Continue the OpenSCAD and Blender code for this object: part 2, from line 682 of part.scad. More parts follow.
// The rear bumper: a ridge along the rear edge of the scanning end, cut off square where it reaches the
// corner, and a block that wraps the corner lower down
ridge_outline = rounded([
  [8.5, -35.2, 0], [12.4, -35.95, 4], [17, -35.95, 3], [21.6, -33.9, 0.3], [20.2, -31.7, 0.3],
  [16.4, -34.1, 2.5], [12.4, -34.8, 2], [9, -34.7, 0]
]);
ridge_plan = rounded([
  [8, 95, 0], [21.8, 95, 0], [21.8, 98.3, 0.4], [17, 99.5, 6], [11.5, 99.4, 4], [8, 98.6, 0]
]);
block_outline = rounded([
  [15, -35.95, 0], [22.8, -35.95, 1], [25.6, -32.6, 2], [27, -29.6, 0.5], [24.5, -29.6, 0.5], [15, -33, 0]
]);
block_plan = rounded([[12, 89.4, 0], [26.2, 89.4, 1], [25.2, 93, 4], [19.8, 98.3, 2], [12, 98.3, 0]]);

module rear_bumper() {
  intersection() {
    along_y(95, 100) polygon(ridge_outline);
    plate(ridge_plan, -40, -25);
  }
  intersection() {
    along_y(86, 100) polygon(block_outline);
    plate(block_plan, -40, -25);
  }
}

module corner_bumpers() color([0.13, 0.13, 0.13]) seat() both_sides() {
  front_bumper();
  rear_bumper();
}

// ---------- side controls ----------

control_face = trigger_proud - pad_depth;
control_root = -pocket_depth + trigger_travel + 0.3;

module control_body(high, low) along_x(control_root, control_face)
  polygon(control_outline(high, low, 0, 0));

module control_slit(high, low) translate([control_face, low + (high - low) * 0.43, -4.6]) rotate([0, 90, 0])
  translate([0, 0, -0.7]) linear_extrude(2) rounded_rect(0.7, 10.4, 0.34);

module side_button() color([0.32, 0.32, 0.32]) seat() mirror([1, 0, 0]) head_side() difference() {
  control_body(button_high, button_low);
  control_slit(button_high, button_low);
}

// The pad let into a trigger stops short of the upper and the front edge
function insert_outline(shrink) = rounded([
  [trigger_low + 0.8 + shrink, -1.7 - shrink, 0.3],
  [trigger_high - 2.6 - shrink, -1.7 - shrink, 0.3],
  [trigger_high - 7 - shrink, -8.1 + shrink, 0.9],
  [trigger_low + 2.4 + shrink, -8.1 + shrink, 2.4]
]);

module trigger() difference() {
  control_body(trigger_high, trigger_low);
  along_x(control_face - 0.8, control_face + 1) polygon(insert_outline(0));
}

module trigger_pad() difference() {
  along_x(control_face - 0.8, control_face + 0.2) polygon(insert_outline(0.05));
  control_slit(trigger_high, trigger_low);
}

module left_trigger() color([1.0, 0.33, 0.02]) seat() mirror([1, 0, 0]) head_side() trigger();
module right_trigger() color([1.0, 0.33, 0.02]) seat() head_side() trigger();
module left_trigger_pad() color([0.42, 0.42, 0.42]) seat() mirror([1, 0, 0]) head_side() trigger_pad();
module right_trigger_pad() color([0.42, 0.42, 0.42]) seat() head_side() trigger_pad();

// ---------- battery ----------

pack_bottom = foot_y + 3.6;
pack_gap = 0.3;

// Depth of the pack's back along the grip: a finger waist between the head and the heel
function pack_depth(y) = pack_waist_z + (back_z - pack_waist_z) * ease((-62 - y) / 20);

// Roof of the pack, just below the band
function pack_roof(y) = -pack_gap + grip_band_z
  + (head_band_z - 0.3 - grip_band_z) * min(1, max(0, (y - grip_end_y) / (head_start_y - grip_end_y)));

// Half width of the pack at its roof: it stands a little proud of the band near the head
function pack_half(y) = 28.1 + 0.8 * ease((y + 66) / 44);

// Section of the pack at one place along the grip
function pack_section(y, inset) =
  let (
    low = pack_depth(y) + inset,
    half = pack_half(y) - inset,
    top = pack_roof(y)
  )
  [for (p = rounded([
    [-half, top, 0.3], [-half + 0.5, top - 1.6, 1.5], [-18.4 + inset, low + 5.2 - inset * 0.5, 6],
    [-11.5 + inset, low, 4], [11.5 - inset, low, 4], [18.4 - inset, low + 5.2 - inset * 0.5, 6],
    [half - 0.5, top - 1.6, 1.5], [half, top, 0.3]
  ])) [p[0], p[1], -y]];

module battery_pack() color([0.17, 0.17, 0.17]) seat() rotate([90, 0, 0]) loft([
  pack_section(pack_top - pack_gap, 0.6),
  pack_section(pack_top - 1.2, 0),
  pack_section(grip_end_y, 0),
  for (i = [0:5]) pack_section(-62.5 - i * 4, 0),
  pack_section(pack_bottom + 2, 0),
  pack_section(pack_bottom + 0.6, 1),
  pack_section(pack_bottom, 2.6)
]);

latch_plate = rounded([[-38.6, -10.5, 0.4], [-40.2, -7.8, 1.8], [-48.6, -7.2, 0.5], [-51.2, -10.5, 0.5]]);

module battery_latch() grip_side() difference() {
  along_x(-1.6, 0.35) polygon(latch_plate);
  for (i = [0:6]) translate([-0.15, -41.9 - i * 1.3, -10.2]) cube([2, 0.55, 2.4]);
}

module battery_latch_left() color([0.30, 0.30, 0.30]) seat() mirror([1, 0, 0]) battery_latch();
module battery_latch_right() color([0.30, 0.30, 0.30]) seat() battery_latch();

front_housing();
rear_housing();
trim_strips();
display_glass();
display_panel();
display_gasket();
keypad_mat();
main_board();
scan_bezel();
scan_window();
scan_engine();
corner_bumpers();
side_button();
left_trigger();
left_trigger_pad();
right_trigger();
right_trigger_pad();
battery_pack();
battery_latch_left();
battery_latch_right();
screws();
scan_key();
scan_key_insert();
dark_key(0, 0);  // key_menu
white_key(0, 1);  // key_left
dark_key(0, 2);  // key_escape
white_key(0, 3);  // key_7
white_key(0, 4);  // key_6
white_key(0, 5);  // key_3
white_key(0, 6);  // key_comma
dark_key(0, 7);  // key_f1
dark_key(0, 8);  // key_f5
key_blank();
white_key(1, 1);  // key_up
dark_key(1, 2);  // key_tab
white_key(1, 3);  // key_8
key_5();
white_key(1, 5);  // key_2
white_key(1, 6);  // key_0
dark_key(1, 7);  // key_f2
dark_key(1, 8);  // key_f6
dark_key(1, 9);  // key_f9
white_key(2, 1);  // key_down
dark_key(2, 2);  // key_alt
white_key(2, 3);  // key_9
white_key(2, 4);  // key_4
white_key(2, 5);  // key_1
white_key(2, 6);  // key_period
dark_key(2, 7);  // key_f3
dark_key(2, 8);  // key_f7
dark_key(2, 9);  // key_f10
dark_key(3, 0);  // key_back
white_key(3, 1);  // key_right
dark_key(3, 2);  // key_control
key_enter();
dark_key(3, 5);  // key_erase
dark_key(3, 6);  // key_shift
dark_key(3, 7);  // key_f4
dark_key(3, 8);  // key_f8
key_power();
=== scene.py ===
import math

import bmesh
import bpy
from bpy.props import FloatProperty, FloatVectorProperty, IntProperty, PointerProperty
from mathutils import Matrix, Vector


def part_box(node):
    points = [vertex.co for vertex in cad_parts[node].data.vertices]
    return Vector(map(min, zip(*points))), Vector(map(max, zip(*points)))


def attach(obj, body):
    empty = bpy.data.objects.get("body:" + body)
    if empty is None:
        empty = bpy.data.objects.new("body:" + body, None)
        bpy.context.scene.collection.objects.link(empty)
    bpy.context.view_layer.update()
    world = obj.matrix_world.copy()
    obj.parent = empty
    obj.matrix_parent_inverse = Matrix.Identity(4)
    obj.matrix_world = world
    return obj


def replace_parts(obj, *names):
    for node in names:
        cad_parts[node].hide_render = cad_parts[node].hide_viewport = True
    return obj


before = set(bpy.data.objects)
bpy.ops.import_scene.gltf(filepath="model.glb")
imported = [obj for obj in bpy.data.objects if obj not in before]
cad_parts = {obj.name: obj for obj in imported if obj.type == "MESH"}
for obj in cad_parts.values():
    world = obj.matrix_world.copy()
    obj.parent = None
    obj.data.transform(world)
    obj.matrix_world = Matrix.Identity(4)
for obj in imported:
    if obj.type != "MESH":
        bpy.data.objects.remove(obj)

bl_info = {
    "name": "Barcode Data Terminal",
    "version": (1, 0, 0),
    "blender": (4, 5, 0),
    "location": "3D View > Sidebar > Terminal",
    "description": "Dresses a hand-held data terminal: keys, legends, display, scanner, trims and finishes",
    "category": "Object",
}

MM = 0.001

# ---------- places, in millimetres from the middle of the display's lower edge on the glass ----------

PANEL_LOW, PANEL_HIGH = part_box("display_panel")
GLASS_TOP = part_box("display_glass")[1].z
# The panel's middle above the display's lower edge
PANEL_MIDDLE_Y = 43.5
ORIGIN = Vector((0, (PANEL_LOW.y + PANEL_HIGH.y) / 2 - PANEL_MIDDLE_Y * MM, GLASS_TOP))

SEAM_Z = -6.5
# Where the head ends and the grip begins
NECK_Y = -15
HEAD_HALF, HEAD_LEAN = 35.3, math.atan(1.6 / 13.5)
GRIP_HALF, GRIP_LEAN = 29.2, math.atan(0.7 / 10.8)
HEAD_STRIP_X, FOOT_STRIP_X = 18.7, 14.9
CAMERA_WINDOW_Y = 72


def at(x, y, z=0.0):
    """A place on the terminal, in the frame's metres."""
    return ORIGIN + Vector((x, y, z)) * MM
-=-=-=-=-
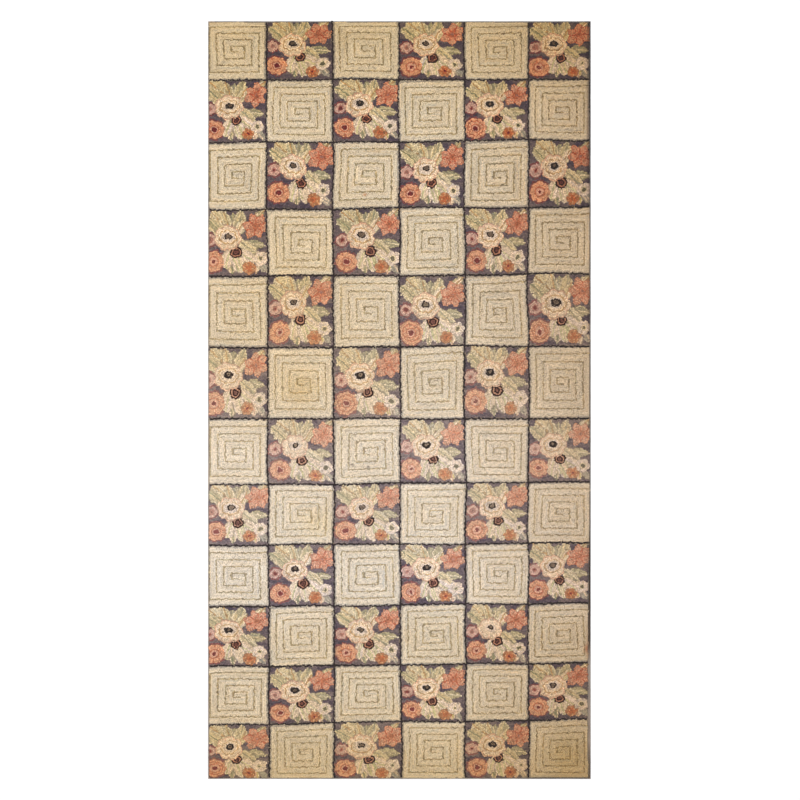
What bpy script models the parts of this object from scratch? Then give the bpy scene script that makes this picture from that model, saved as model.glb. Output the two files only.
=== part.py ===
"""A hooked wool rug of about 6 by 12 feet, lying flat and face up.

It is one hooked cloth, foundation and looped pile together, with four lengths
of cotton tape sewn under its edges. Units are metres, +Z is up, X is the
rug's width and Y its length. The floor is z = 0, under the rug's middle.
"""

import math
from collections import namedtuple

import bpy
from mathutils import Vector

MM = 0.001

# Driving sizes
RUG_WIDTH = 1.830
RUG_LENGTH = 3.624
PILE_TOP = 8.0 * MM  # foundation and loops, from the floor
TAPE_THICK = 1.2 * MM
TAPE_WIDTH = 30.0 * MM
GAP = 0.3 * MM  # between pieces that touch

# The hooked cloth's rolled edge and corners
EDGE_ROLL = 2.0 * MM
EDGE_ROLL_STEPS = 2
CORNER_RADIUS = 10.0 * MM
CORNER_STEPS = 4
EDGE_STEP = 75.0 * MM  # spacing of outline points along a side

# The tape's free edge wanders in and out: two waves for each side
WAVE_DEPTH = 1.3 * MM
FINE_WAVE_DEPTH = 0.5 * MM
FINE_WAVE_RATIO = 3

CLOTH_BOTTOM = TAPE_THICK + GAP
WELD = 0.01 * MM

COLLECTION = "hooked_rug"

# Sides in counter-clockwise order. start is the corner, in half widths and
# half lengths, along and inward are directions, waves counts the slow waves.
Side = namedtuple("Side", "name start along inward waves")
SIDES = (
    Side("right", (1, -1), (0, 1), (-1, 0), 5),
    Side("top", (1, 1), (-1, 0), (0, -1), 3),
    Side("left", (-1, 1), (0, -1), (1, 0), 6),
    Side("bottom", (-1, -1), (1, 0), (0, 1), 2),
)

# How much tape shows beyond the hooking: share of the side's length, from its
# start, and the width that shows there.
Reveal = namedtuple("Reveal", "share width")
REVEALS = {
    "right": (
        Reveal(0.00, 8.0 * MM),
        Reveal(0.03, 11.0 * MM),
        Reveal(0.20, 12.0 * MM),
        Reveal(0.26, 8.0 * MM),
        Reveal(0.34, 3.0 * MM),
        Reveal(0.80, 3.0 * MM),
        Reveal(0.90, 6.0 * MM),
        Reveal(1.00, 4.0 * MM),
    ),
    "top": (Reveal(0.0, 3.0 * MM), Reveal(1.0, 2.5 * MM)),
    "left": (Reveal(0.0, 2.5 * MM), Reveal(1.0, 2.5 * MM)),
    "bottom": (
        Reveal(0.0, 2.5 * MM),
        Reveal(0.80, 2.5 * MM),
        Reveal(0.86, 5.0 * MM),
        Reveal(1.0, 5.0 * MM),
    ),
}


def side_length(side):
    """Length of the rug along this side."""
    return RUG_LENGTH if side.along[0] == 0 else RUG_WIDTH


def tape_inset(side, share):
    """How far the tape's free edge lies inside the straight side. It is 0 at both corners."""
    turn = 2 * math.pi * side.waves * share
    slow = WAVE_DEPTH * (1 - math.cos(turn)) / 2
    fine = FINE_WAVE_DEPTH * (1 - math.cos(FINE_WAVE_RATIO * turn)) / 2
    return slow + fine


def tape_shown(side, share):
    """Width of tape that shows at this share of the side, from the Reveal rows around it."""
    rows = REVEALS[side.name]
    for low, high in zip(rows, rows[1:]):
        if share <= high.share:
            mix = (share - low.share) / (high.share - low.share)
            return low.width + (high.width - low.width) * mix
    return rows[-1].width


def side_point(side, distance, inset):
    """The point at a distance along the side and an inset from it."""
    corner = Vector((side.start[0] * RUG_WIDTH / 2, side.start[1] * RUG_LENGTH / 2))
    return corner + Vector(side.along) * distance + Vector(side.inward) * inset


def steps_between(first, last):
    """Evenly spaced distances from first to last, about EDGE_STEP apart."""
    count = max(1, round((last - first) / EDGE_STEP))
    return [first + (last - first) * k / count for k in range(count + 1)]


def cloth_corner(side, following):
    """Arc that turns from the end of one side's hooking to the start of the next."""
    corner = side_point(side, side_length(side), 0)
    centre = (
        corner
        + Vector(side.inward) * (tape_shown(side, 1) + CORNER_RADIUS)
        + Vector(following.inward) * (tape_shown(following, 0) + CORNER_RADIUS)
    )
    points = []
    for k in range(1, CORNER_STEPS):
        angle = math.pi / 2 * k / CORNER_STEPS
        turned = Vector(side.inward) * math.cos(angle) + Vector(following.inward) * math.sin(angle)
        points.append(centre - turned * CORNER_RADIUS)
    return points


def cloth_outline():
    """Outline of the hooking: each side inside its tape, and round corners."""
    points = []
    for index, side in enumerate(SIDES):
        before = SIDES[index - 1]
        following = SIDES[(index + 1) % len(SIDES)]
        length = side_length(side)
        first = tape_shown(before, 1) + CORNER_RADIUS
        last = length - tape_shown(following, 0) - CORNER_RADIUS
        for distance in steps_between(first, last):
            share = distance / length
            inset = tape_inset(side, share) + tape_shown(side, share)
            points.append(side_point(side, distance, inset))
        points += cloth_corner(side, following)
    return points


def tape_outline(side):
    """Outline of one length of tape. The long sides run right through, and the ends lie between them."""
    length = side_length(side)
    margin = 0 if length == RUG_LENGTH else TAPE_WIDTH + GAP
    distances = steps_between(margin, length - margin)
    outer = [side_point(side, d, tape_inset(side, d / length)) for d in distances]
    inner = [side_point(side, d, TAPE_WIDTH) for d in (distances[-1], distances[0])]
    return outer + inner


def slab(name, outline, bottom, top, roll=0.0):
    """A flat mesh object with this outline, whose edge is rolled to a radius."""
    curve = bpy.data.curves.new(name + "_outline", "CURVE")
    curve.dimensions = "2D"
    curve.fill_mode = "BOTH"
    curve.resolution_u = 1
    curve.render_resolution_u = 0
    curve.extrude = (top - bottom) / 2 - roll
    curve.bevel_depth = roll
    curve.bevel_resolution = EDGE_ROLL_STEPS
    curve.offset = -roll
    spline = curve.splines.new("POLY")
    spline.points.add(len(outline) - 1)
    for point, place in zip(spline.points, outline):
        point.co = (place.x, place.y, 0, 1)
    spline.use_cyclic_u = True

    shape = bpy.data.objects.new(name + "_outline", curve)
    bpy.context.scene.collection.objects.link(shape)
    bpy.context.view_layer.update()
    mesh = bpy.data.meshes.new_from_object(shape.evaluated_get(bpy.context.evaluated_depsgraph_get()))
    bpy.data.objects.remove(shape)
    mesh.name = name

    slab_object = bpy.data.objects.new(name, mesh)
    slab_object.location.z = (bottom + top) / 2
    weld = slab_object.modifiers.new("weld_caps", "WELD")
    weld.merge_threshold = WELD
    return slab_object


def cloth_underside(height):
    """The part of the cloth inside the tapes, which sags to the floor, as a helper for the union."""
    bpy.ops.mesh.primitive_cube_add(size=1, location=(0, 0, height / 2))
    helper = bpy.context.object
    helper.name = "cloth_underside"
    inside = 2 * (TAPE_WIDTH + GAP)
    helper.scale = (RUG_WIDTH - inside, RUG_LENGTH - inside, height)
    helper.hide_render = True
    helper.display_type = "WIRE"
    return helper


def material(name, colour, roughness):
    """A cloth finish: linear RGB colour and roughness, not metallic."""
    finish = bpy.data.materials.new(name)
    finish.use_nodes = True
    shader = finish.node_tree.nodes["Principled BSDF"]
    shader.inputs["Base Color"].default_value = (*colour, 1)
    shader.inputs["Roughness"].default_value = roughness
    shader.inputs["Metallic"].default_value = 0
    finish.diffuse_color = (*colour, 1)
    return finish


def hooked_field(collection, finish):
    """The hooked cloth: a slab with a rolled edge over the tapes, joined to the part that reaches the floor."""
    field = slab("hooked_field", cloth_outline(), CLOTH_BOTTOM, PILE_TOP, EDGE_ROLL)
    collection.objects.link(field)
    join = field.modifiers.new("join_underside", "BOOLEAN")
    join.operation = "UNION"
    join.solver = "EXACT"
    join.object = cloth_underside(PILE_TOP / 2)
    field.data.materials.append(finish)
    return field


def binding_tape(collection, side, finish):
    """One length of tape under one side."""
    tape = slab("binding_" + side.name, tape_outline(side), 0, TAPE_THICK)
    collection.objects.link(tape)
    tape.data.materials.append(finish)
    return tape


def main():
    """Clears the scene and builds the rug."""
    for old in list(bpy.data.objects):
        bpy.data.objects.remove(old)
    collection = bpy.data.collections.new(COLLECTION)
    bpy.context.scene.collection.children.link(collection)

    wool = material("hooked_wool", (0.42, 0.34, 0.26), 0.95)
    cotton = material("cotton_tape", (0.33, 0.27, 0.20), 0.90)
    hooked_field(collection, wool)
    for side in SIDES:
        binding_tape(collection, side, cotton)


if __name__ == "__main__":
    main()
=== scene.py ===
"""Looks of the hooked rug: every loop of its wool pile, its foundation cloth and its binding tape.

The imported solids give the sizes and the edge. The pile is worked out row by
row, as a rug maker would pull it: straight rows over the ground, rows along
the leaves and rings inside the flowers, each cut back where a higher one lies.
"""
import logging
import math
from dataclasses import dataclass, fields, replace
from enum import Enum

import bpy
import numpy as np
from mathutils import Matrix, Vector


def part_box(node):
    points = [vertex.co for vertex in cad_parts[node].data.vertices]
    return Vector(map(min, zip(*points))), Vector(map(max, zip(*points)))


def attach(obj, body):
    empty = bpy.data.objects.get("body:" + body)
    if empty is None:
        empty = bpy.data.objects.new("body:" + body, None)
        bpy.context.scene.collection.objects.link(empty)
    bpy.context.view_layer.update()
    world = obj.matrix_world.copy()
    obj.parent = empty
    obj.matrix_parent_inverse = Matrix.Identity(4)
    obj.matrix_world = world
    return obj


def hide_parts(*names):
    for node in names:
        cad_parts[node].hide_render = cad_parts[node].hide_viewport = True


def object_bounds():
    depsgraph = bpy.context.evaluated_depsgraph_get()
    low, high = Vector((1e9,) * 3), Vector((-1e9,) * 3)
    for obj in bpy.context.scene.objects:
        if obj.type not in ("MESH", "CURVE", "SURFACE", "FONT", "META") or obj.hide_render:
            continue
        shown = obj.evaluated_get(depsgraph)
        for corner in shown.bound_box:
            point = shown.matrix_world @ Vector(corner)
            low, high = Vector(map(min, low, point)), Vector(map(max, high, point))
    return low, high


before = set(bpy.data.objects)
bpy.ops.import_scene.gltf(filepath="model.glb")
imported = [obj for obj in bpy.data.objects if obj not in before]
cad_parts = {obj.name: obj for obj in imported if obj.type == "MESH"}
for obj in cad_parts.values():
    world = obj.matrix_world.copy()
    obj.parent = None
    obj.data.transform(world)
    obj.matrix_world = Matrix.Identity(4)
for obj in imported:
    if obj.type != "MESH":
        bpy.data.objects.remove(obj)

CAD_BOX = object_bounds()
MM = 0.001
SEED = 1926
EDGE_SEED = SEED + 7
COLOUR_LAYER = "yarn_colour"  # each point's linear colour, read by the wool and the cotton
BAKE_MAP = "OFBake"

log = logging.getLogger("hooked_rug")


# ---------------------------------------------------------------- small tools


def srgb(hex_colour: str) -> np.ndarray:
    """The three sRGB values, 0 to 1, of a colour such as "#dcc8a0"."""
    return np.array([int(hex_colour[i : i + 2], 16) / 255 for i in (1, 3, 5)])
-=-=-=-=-
§ **WHAT IS EXPECTED**
Repeat word for word the lines from the line with "What bpy script" to the line with "and face up.", both lines included.

§ **REPLY**
What bpy script models the parts of this object from scratch? Then give the bpy scene script that makes this picture from that model, saved as model.glb. Output the two files only.
=== part.py ===
"""A hooked wool rug of about 6 by 12 feet, lying flat and face up.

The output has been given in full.